Submitted by
Assigned_Reviewer_7
Q1: Comments to author(s).
First provide a summary of the paper, and then address the following
criteria: Quality, clarity, originality and significance. (For detailed
reviewing guidelines, see
http://nips.cc/PaperInformation/ReviewerInstructions)
In this wellwritten and dense paper the authors
compare human active learning, optimization, and inter/extrapolation of 1D
functions. Their two conclusions are that (a) people outperform modern
optimization algorithms, and (b) their behavior is largely consistent with
bayesian inference/search/prediction based on gaussian process assumptions
about function smoothness.
I have some concerns about point (a)
(arguably less important than point b). I'm not convinced that the authors
eliminated all the additional information people have. Critically, the
range of the y axis remains an issue.

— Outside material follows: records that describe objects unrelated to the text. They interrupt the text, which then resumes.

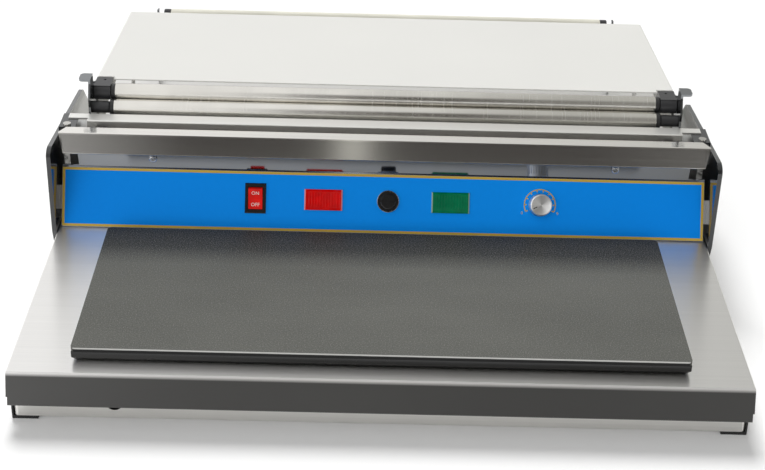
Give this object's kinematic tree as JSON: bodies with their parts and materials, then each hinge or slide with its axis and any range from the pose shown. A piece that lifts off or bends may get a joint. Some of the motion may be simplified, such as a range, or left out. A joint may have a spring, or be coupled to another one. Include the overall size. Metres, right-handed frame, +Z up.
{
  "type": "film wrapping hot plate",
  "caption": "Table-top film wrapping machine: stainless deck, heated sealing plate, leaning control panel, hot wire film cutter, pinch rollers, tilted top plate and rear film roller.",
  "frame": {"origin": "on the floor under the middle of the machine's bounding box", "axes": "+Z up, the front with the hot plate faces -Y, +X to the right as seen from the front"},
  "size_m": [0.608, 0.6214, 0.164],
  "materials": {
    "deck_steel": "brushed",
    "pan_steel": "brushed",
    "foot_rubber": "matt",
    "screw_steel": "bright",
    "gland_nylon": "matt",
    "plate_aluminium": "machined",
    "plate_coating": "fine speckled non-stick",
    "frame_black": "satin",
    "mica": "matt",
    "heater_felt": "felt",
    "panel_steel": "brushed",
    "panel_blue": "printed, with a gold border",
    "spacer_steel": "plain",
    "black_plastic": "satin",
    "rocker_red": "translucent",
    "lens_red": "clear, ribbed",
    "lens_green": "clear, ribbed",
    "fuse_glass": "clear",
    "knob_silver": "satin, fluted",
    "shaft_steel": "bright",
    "pot_metal": "plain",
    "board_green": "board",
    "core_steel": "laminated",
    "coil_tape": "taped",
    "terminal_white": "matt",
    "bar_steel": "brushed",
    "insulator_board": "matt",
    "ceramic": "glazed",
    "wire_metal": "bright",
    "spring_steel": "bright",
    "terminal_brass": "plain",
    "rest_steel": "brushed",
    "cover_steel": "brushed",
    "side_black": "satin",
    "bracket_steel": "plain",
    "roller_metal": "polished",
    "plug_black": "matt",
    "block_black": "satin",
    "top_white": "satin",
    "rear_roller_white": "satin"
  },
  "bodies": {
    "frame": {"base_deck": "deck_steel", "base_pan": "pan_steel", "corner_feet": "foot_rubber", "base_screws": "screw_steel", "cable_gland": "gland_nylon", "hot_plate": "plate_aluminium", "hot_plate_cover": "plate_coating", "hot_plate_frame": "frame_black", "heater_mat": "mica", "heater_clamp": "panel_steel", "heater_insulation": "heater_felt", "hot_plate_studs": "screw_steel", "control_panel": "panel_steel", "panel_overlay": "panel_blue", "panel_spacers": "spacer_steel", "switch_body": "black_plastic", "heat_lamp_body": "black_plastic", "heat_lamp_lens": "lens_red", "cutter_lamp_body": "black_plastic", "cutter_lamp_lens": "lens_green", "fuse_holder": "black_plastic", "regulator_pot": "pot_metal", "regulator_board": "board_green", "transformer_core": "core_steel", "transformer_coil": "coil_tape", "terminal_block": "terminal_white", "cutter_bar": "bar_steel", "cutter_insulator": "insulator_board", "wire_posts": "ceramic", "cutter_wire": "wire_metal", "cutter_springs": "spring_steel", "spring_anchors": "terminal_brass", "film_rest": "rest_steel", "rear_cover": "cover_steel", "rest_bracket_left": "side_black", "rest_bracket_right": "side_black", "side_plate_left": "side_black", "side_plate_right": "side_black", "roller_bracket_left": "bracket_steel", "roller_bracket_right": "bracket_steel", "lower_bearings": "block_black", "top_plate": "top_white", "rear_bracket_left": "bracket_steel", "rear_bracket_right": "bracket_steel"},
    "rocker": {"switch_rocker": "rocker_red"},
    "dial": {"regulator_shaft": "shaft_steel", "regulator_knob": "knob_silver"},
    "fuse_carrier": {"fuse_link": "fuse_glass"},
    "fuse_cap_body": {"fuse_cap": "black_plastic"},
    "lower_pinch_roller": {"lower_roller": "roller_metal", "lower_roller_plugs": "plug_black", "lower_roller_stubs": "shaft_steel"},
    "upper_carriage": {"upper_block_left": "block_black", "upper_block_right": "block_black"},
    "upper_pinch_roller": {"upper_roller": "roller_metal", "upper_roller_plugs": "plug_black", "upper_roller_stubs": "shaft_steel"},
    "rear_film_roller": {"rear_roller": "rear_roller_white", "rear_roller_caps": "plug_black", "rear_roller_stubs": "shaft_steel"}
  },
  "joints": [
    {"name": "power_rocker", "type": "hinge", "parent": "frame", "child": "rocker", "pos_m": [-0.1186, -0.05162, 0.07311], "axis": [1, 0, 0], "range_deg": [-24, 0]},
    {"name": "cutter_dial", "type": "hinge", "parent": "frame", "child": "dial", "pos_m": [0.145, -0.05223, 0.07344], "axis": [0, 0.8796, -0.4756], "range_deg": [0, 230]},
    {"name": "fuse_pull", "type": "slide", "parent": "frame", "child": "fuse_carrier", "axis": [0, -0.8796, 0.4756], "range_m": [0, 0.036]},
    {"name": "fuse_cap_turn", "type": "hinge", "parent": "fuse_carrier", "child": "fuse_cap_body", "pos_m": [0.0041, -0.05223, 0.07344], "axis": [0, -0.8796, 0.4756], "range_deg": [0, 90]},
    {"name": "lower_roller_spin", "type": "hinge", "parent": "frame", "child": "lower_pinch_roller", "pos_m": [0, 0.00893, 0.134], "axis": [1, 0, 0], "continuous": true},
    {"name": "upper_roller_lift", "type": "slide", "parent": "frame", "child": "upper_carriage", "axis": [0, 0, 1], "range_m": [0, 0.006]},
    {"name": "upper_roller_spin", "type": "hinge", "parent": "upper_carriage", "child": "upper_pinch_roller", "pos_m": [0, 0.0213, 0.14446], "axis": [1, 0, 0], "continuous": true},
    {"name": "rear_roller_spin", "type": "hinge", "parent": "frame", "child": "rear_film_roller", "pos_m": [0, 0.28492, 0.116], "axis": [1, 0, 0], "continuous": true}
  ]
}
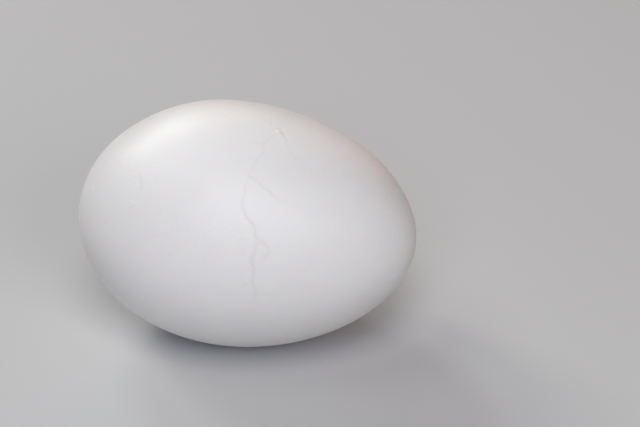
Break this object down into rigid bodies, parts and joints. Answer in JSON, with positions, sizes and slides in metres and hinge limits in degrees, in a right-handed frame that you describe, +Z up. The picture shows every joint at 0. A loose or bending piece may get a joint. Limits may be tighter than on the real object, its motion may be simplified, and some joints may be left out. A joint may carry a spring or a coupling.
{
  "type": "hard-boiled egg",
  "caption": "Whole hard-boiled hen's egg in a white shell, lying on its side on a small flat spot, with fine branching cracks.",
  "frame": {"origin": "centre of the small flat resting spot under the egg, which the centre of mass stands over", "axes": "+X towards the pointed end, level, with the long axis in the XZ plane and tipped 4 degrees down towards +X; +Y across; +Z up"},
  "size_m": [0.0599, 0.0434, 0.043],
  "materials": {
    "eggshell": "satin"
  },
  "bodies": {
    "root": {"egg": "eggshell"}
  },
  "joints": []
}
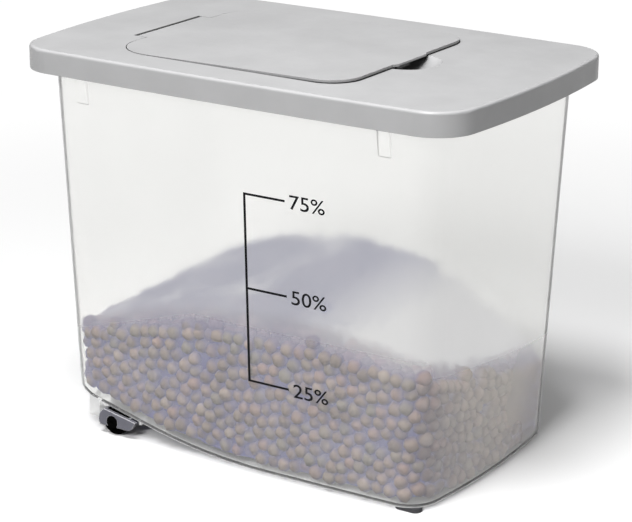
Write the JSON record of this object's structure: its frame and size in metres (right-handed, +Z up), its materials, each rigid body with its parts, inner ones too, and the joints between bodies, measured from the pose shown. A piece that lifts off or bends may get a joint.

The authors say that they jittered
the y offset to alleviate the problem, but I think numbers here are
important: what is the range of the function, relative to the displayed
range (the remainder being the range of the jitter). Are these relative
ranges constant across trials? In general, if a point appears at the
bottom of the screen, subjects know that it must be far from the maximum,
if it appears close to the top, it must be close to the maximum y value.
None of the optimization algorithms know this, and thus can't use it to
help search.
While this paper has a lot of interesting measures,
which each speak to different aspects of the (mis)match between algorithm
and human behavior, I find this array of measures confusing, and largely
unnecessary. How about a single measure as follows: give the algorithm
the first K points a subject observed. Have the algorithm pick point K+1.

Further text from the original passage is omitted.